Outsourcing agreements often contain hidden clauses that can devastate your business. Many companies sign contracts without understanding the long-term implications, leading to vendor lock-in, excessive costs, and legal exposure. These six dangerous terms appear in most problematic contracts.
1. Unlimited Liability Clauses
The most dangerous term in outsourcing agreements is unlimited liability exposure. These clauses make your business responsible for any damages, legal costs, or third-party claims related to the outsourced services. Your liability extends far beyond the contract value.
Consider a data processing outsourcing deal worth £50,000 annually. If the vendor suffers a data breach affecting your customers, unlimited liability could expose you to millions in regulatory fines, legal costs, and compensation claims.
Always negotiate liability caps that limit your exposure to a reasonable multiple of the annual contract value. Most businesses can accept liability of two to three times the annual fees, but never unlimited exposure.
2. Automatic Renewal Without Exit Rights
Outsourcing agreements with automatic renewal clauses trap you in poor relationships. These terms renew contracts automatically unless you provide notice months or years in advance. Missing the deadline locks you into another full contract period.
Worse still, some contracts include evergreen clauses that make termination nearly impossible. The vendor continues providing services and billing you indefinitely. Your only escape becomes paying substantial termination penalties that can exceed the remaining contract value.
Negotiate annual renewal terms with 90-day notice periods. Include termination for convenience clauses that allow exit with reasonable notice and limited penalties.
3. Exclusive Dealing Restrictions
Exclusive dealing clauses in outsourcing agreements prevent you from working with competitor vendors for the same services. These restrictions extend beyond the contract term, sometimes lasting years after termination. You lose flexibility to adapt to changing business needs or market conditions.
Technology outsourcing contracts often include exclusive dealing terms that prevent using alternative cloud providers or software vendors. This restriction becomes particularly damaging when your chosen vendor fails to innovate or maintain competitive pricing.
Refuse exclusive dealing clauses unless you receive substantial pricing concessions or guaranteed service improvements. Your business needs flexibility to respond to market changes.

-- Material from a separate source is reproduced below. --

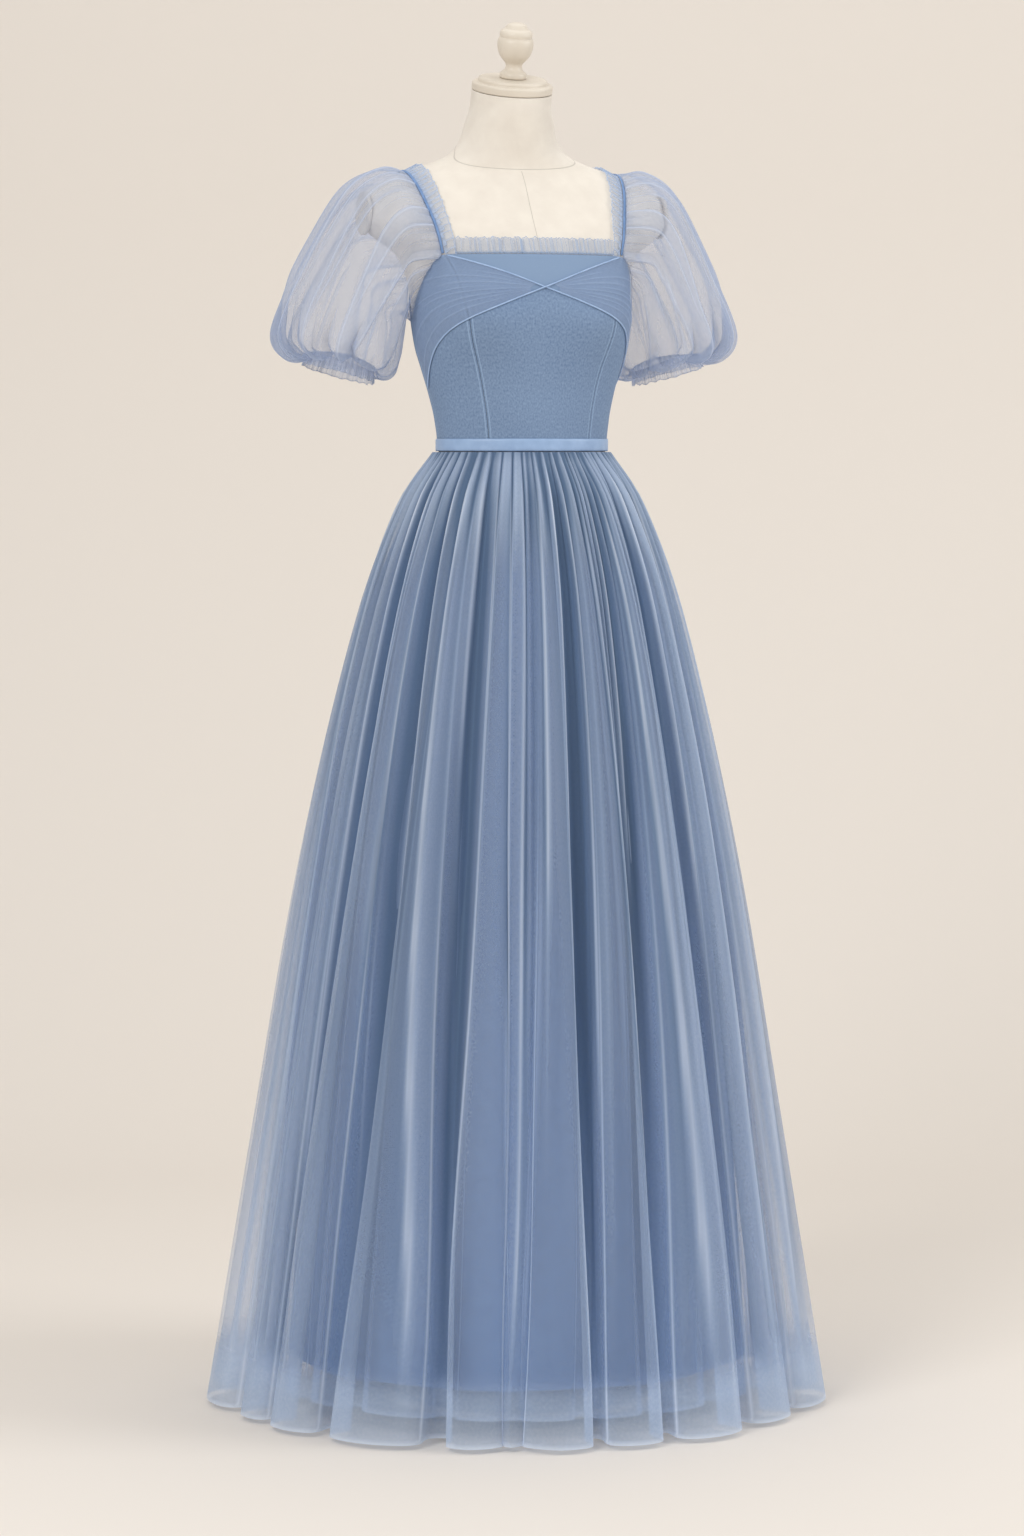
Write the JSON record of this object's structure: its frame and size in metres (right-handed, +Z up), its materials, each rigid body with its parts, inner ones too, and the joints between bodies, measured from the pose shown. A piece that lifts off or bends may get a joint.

4. Weak Intellectual Property Protections
Poor intellectual property clauses in outsourcing agreements can cost you ownership of valuable business assets. Vendors often claim ownership of any improvements, modifications, or derivative works created during the contract period. This includes processes, software customisations, and business insights developed using your data.
Manufacturing outsourcing contracts frequently include terms where the vendor retains rights to production methods or efficiency improvements. Your competitor could benefit from innovations funded by your business.

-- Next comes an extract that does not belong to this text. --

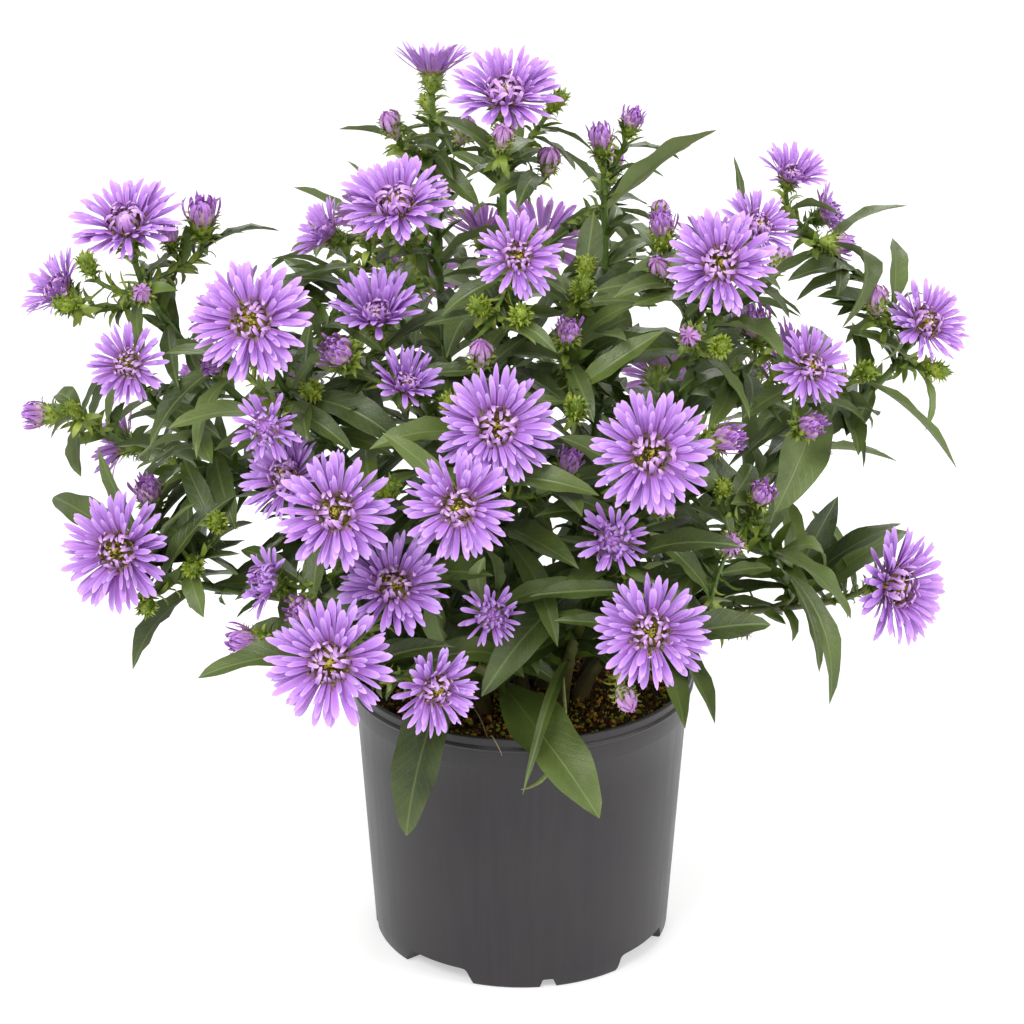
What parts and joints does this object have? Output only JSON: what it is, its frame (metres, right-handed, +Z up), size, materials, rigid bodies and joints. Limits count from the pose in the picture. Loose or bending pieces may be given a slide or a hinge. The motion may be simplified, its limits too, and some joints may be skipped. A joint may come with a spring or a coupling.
{
  "type": "potted new york aster",
  "caption": "Bushy flowering plant with leafy stems, buds and lavender ray flowers, growing in a round plastic grower pot filled with soil.",
  "frame": {"origin": "middle of the underside of the pot's foot, on the surface that the pot stands on", "axes": "+Z up along the pot's axis, -Y towards the front of the plant, +X to the right seen from the front"},
  "size_m": [0.3431, 0.2633, 0.3441],
  "materials": {
    "pot": "satin moulded plastic",
    "soil": "rough dark peat",
    "leafy_stem": "matt, finely haired leaf",
    "bloom": "soft matt petal"
  },
  "bodies": {
    "root": {"pot": "pot", "soil": "soil", "leafy_stem_left_top": "leafy_stem", "leafy_stem_left_side": "leafy_stem", "leafy_stem_left_low": "leafy_stem", "leafy_stem_upper_left": "leafy_stem", "leafy_stem_top": "leafy_stem", "leafy_stem_top_centre": "leafy_stem", "leafy_stem_front_left": "leafy_stem", "leafy_stem_front_low": "leafy_stem", "leafy_stem_centre": "leafy_stem", "leafy_stem_right_centre": "leafy_stem", "leafy_stem_right_top": "leafy_stem", "leafy_stem_right": "leafy_stem", "leafy_stem_front_right": "leafy_stem", "leafy_stem_right_low": "leafy_stem", "leafy_stem_back_left": "leafy_stem", "leafy_stem_back_right": "leafy_stem", "bloom_left_top_1": "bloom", "bloom_left_top_2": "bloom", "bloom_left_side_1": "bloom", "bloom_left_side_2": "bloom", "bloom_left_low_1": "bloom", "bloom_upper_left_1": "bloom", "bloom_upper_left_2": "bloom", "bloom_upper_left_3": "bloom", "bloom_top_1": "bloom", "bloom_top_2": "bloom", "bloom_top_centre_1": "bloom", "bloom_top_centre_2": "bloom", "bloom_front_left_1": "bloom", "bloom_front_left_2": "bloom", "bloom_front_left_3": "bloom", "bloom_front_low_1": "bloom", "bloom_front_low_2": "bloom", "bloom_front_low_3": "bloom", "bloom_centre_1": "bloom", "bloom_centre_2": "bloom", "bloom_centre_3": "bloom", "bloom_centre_4": "bloom", "bloom_centre_5": "bloom", "bloom_right_top_1": "bloom", "bloom_right_top_2": "bloom", "bloom_right_1": "bloom", "bloom_right_2": "bloom", "bloom_right_3": "bloom", "bloom_right_4": "bloom", "bloom_front_right_1": "bloom", "bloom_front_right_2": "bloom", "bloom_front_right_3": "bloom", "bloom_right_low_1": "bloom", "bloom_back_left_1": "bloom", "bloom_back_left_2": "bloom", "bloom_back_left_3": "bloom", "bloom_back_left_4": "bloom", "bloom_back_left_5": "bloom", "bloom_back_right_1": "bloom", "bloom_back_right_2": "bloom", "bloom_back_right_3": "bloom", "bloom_back_right_4": "bloom"}
  },
  "joints": []
}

Ensure all intellectual property created using your data, specifications, or requirements remains your property. Include work-for-hire clauses that automatically assign ownership to your business.
5. Inadequate Service Level Agreements
Vague service level agreements in outsourcing agreements provide no recourse when vendors underperform. Many contracts include meaningless metrics like “reasonable efforts” or “industry standard” performance without specific measurements or penalties for failure.
Customer service outsourcing deals often promise “professional service” without defining response times, resolution rates, or quality standards. When performance suffers, you have no contractual basis for demanding improvements or seeking compensation.
Define specific, measurable service levels with clear penalties for non-performance. Include service credits, price reductions, or termination rights when vendors fail to meet agreed standards.
6. Insufficient Exit and Transition Provisions
Poor exit clauses in outsourcing agreements trap you with vendors who no longer meet your needs. Many contracts lack provisions for data return, knowledge transfer, or transition assistance. Vendors can hold your data hostage or refuse cooperation during transitions to new providers.
IT outsourcing contracts often fail to address system access, password transfers, or technical documentation handover. The incumbent vendor can make switching prohibitively expensive and time-consuming.
Include detailed transition provisions that require vendors to assist with changeovers. Specify data formats, documentation requirements, and cooperation timelines. Consider holding back final payments until successful transitions complete.
Red Flags to Avoid
Watch for these warning signs in outsourcing agreements that indicate problematic terms. Vendors who resist liability caps or refuse to define clear service levels often plan to exploit contract weaknesses. Contracts heavily favoring vendor interests suggest an unbalanced relationship.
Standard vendor contracts typically contain these dangerous terms. Never sign without legal review and negotiation. The time invested in contract revision pays dividends by avoiding costly disputes and business disruption.
Protect Your Business
Outsourcing agreements require careful attention to risk allocation and protection mechanisms. Engage experienced legal counsel to review contracts before signing. Negotiate balanced terms that protect your interests while allowing vendors reasonable profit margins.
Remember that the cheapest vendor often becomes the most expensive when hidden contract terms create problems. Focus on total cost of ownership, including potential risks and exit costs, rather than just monthly fees.
The companies that succeed with outsourcing are those that treat contracts as strategic business tools rather than administrative paperwork. Invest time upfront to avoid the six dangerous terms that can destroy your business.